*STATED GOAL*:
In the listing below, locate the lines that hold the string "points". Copy those lines.

*DATA ROWS*:
———

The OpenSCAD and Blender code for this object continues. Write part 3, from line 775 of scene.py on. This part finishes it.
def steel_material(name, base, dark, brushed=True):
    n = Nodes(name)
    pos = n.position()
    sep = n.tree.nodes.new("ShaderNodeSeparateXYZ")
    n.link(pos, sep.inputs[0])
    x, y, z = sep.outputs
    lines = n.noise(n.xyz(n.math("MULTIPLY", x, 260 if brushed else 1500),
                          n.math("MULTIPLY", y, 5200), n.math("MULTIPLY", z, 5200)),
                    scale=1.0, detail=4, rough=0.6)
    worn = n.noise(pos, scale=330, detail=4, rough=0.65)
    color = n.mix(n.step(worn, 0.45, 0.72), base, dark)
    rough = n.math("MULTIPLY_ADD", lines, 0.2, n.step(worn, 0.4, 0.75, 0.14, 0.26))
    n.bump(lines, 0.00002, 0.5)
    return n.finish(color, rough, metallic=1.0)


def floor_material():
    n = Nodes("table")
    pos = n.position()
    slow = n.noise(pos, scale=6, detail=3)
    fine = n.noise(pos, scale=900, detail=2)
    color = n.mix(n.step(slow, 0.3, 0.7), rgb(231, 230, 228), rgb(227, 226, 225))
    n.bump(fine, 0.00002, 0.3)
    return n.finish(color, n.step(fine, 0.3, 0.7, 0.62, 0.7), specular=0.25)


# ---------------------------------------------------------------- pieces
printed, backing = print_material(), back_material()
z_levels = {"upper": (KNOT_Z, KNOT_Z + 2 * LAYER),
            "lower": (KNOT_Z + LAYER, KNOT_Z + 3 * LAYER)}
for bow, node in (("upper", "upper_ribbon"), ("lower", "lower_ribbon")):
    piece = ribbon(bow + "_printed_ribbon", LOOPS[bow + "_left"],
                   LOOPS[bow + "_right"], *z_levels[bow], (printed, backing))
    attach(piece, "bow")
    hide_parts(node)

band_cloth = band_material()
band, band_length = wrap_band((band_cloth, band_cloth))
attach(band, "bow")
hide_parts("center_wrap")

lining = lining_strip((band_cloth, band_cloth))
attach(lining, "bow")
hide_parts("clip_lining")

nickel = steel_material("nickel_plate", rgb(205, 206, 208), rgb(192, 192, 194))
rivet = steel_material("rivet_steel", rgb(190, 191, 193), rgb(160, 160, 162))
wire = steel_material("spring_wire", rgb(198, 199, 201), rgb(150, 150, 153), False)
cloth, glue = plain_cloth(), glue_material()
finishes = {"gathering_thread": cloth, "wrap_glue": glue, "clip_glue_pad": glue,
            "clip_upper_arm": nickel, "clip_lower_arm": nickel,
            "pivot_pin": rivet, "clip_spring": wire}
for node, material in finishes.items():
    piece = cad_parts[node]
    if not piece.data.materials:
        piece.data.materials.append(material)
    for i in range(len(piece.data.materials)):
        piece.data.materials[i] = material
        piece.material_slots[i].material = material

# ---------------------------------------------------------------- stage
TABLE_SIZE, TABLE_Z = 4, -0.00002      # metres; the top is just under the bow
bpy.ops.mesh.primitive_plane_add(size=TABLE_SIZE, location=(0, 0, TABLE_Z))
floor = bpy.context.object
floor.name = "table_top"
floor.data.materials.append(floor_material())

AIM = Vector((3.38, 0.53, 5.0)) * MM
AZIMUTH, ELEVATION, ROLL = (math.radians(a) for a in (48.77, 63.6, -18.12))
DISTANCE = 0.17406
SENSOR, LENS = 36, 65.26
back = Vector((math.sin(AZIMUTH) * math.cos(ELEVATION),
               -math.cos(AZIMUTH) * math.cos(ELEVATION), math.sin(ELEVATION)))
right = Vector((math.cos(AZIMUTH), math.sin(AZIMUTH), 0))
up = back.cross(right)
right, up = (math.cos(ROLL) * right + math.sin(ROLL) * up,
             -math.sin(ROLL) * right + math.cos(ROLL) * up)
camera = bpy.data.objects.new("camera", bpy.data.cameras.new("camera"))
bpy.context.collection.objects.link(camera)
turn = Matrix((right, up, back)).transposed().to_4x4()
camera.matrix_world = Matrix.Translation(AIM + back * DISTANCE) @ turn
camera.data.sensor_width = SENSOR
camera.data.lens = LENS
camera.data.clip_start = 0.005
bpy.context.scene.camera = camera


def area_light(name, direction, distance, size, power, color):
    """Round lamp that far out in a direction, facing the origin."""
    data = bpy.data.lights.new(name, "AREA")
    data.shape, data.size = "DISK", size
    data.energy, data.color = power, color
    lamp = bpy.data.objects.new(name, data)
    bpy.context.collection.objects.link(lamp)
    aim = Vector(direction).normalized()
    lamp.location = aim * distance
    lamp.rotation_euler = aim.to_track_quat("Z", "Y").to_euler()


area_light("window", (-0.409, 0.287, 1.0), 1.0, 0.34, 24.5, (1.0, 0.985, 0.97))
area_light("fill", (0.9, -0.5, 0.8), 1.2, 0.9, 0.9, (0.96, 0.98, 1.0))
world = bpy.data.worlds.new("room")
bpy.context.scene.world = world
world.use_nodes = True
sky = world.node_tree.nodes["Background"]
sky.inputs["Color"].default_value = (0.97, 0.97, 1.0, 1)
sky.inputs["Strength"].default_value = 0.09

———

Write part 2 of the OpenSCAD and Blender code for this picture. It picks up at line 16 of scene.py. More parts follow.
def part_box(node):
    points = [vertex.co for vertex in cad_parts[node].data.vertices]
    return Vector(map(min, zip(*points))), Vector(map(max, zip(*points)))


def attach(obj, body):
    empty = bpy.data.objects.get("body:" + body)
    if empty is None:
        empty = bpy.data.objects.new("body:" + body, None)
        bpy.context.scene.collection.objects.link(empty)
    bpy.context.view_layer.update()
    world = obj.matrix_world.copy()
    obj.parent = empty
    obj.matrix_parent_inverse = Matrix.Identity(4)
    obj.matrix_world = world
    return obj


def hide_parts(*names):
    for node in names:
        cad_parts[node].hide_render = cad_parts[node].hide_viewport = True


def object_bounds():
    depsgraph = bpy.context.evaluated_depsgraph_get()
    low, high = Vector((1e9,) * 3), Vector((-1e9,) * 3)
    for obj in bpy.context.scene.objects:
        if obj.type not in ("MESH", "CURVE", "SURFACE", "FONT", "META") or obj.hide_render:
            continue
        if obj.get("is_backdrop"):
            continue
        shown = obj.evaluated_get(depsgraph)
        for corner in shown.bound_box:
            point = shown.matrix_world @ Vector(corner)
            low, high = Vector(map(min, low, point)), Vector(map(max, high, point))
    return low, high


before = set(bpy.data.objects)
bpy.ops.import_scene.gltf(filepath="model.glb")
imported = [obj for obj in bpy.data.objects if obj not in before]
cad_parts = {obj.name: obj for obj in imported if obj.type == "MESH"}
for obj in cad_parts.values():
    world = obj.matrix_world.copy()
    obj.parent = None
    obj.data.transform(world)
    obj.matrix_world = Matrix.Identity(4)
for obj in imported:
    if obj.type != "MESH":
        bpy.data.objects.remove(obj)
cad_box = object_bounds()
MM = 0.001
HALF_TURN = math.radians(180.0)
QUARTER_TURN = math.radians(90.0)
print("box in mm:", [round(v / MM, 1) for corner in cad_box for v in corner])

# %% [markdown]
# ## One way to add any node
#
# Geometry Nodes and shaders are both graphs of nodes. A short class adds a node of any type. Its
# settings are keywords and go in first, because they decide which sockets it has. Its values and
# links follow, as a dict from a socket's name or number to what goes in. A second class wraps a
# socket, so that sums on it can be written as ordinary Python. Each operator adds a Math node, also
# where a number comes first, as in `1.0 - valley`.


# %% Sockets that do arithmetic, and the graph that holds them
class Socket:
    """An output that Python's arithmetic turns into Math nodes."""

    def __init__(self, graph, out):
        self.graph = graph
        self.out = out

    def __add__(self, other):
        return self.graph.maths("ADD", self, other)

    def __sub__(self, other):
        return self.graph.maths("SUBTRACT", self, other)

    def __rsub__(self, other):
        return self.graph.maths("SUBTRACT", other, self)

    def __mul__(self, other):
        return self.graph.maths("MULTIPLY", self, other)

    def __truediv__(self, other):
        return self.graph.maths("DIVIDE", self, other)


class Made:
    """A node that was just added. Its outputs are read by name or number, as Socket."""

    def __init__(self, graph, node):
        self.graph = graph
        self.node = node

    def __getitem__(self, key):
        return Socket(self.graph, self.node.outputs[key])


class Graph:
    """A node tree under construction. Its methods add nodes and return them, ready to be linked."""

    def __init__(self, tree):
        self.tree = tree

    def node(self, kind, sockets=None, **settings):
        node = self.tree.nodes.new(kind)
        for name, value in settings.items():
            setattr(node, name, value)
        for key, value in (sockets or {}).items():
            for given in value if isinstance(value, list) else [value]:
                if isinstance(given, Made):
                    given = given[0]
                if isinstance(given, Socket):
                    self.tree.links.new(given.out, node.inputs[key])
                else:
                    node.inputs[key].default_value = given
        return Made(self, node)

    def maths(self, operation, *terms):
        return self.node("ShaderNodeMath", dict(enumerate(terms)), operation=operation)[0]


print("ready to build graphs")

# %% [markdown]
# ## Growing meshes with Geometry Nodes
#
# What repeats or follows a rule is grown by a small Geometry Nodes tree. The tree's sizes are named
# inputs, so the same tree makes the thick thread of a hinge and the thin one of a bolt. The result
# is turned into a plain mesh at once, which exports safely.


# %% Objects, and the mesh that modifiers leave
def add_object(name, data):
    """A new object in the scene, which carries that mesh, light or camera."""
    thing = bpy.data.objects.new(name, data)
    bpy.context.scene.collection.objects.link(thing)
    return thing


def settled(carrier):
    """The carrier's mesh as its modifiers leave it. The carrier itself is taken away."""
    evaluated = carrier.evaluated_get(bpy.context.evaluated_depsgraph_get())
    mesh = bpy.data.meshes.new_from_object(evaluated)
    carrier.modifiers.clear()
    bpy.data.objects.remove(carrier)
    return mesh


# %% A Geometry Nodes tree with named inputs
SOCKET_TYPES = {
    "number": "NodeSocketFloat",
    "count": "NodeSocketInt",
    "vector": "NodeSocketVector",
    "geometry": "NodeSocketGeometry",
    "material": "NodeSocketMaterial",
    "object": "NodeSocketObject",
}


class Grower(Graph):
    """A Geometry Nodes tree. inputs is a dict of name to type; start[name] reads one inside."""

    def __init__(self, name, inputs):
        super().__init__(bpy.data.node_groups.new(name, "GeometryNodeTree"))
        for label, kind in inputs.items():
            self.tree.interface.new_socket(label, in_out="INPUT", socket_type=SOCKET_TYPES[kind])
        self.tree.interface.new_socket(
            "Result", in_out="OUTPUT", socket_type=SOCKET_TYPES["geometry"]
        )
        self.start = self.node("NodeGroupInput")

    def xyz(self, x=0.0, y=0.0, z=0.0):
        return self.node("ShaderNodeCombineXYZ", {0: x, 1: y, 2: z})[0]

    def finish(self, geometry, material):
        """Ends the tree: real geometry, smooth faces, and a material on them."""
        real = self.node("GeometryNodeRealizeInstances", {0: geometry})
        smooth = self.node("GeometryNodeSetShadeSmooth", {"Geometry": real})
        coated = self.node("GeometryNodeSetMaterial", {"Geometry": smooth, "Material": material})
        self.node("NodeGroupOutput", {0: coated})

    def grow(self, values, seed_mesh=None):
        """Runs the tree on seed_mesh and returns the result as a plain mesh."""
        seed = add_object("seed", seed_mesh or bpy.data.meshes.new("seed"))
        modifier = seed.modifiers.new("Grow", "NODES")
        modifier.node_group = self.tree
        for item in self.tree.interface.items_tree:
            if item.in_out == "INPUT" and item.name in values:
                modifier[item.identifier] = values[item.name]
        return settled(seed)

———

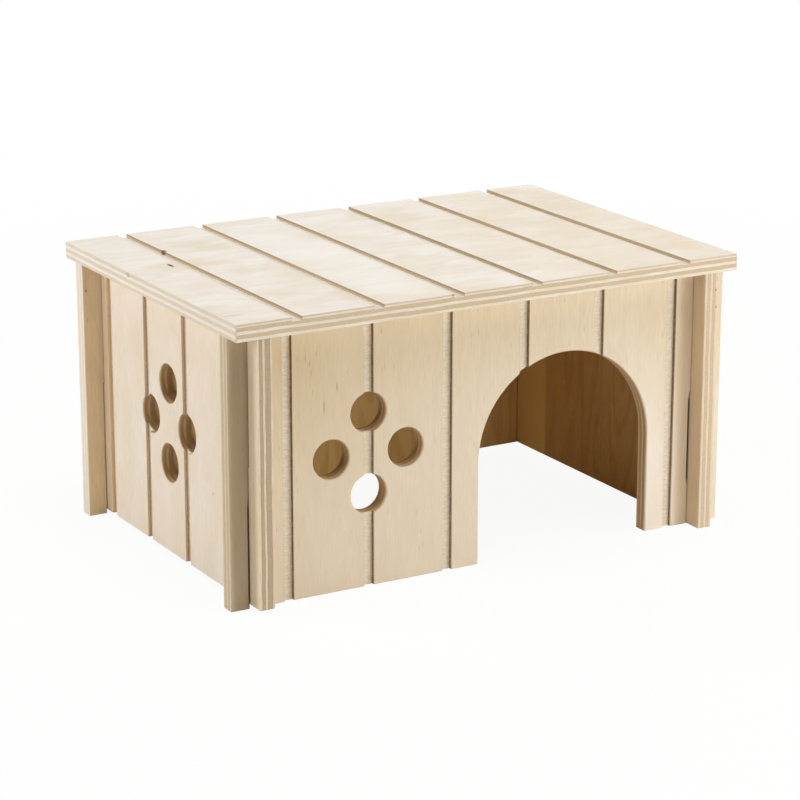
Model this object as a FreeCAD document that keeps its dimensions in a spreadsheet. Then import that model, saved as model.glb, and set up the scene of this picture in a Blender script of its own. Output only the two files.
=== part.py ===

———

*CORRECT OUTPUT*:
    points = [vertex.co for vertex in cad_parts[node].data.vertices]
    return Vector(map(min, zip(*points))), Vector(map(max, zip(*points)))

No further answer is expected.